A própria existência dessa classe de funcionários mostra uma perda de confiança no Partido Comunista Chinês e em suas perspectivas, dizem especialistas. “Esses membros da elite não têm fé no futuro do Partido Comunista em longo prazo”, disse Willy Lam, um analista sênior do cenário político chinês e professor da Universidade Chinesa de Hong Kong, em entrevista à Associated Press.

“Então, junto com o dinheiro”, disse Lam, “eles também levam consigo segredos de Estado ou direitos de propriedade intelectual sobre alta tecnologia e assim por diante.”

O professor Frank Xie Tian, da escola de negócios da Universidade da Carolina do Sul, observou que: “O próprio comportamento dos ‘funcionários nus’ já é um voto de falta de confiança no sistema do Partido Comunista.
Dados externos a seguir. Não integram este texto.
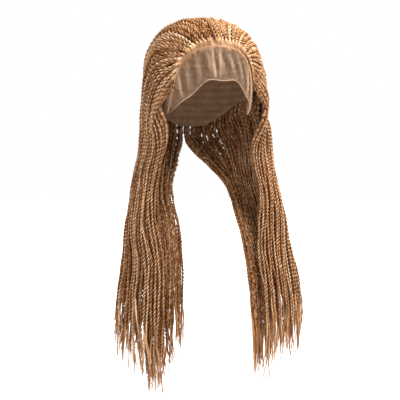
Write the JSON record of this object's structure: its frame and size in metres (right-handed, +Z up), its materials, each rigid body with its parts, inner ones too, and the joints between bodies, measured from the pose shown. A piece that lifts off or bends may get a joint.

Eles preparam uma rota de fuga como garantia.”

Embora a repressão atual de funcionários corruptos tenha algum impacto no curto prazo, analistas dizem que a natureza de como o poder é exercido na China significa que os problemas que dão origem a funcionários corruptos não desaparecerão tão cedo.

“A corrupção na China é muito grave”, disse Xu Lin, um escritor de Guangzhou, que observa atentamente os desdobramentos no sistema político chinês. “Como um Estado autoritário, a China não tem maneira melhor de parar a corrupção oficial do que tentar restringir os ‘funcionários nus’.”

“Países democráticos não fazem isso porque eles têm um sistema eleitoral, vários partidos políticos, uma mídia independente, separação dos poderes e assim por diante, uma série de mecanismos para evitar a corrupção no governo.”

Além da inspeção de seus funcionários, o Partido Comunista também começou programas-piloto em algumas áreas para tornar público os ativos possuídos por funcionários.

A província de Guangdong iniciou um programa piloto desse tipo em maio, que envolve selecionar aleatoriamente funcionários recém-promovidos e verificar seus rendimentos, propriedades, status de imigração dos familiares e planos de carreira.

Fala-se também de criar uma lista de posições sensíveis que ‘funcionários nus’ não teriam acesso.